Texas' Economic Snippets are Mostly Bright

Texas continues to rank high in measures of economic performance. According to the U.S. Bureau of Labor Statistics, the Bryan/College Station area tied for having the nation’s lowest unemployment rate among the nation’s 331 defined metropolitan areas. For April 2001, Bryan/College Station had an unemployment rate of 1.4 percent.

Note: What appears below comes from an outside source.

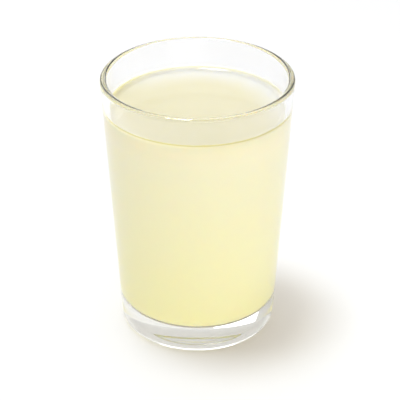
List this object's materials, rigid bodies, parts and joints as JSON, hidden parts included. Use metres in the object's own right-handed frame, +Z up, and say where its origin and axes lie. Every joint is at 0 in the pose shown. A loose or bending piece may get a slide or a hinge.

Of 38 metropolitan areas with over 750,000 workers, Dallas tied for the second fastest rate of employment growth (behind Las Vegas) over the past year, with a growth rate of 4.4 percent. The U.S. Bureau of Economic Analysis recently released personal income data for all the nation’s metropolitan areas in 1999. Of the nation’s ten fastest growing metropolitan areas, Austin ranked second to San Jose, California, with total personal income growth of 11.8 percent. The numbers reflected a particularly strong high technology industry in 1999. On the flip side, the state also had one of only four metropolitan areas in the nation to experience a net loss in total personal income in 1999 (Midland/Odessa), largely because 1999’s bottom-scraping oil prices made for a bad year in the energy industry. Since 1999, high technology has cycled downward and energy has cycled upward, so more recent data would likely reveal a very different pattern.

Texas now ranks eighth among the 50 states in the rate of job growth over the past year, and in the top five in transportation, communications, and public utilities. In terms of job growth by industry over the past year, Texas ranked in the top half of states in all major industries.

1 Business Services includes building maintenance services, employment agencies, temporary help supply services, advertising, detective and armored car services, collection services, credit reporting, court reporting, copying, direct mail, software, data processing, information retrieval, and computer-related services.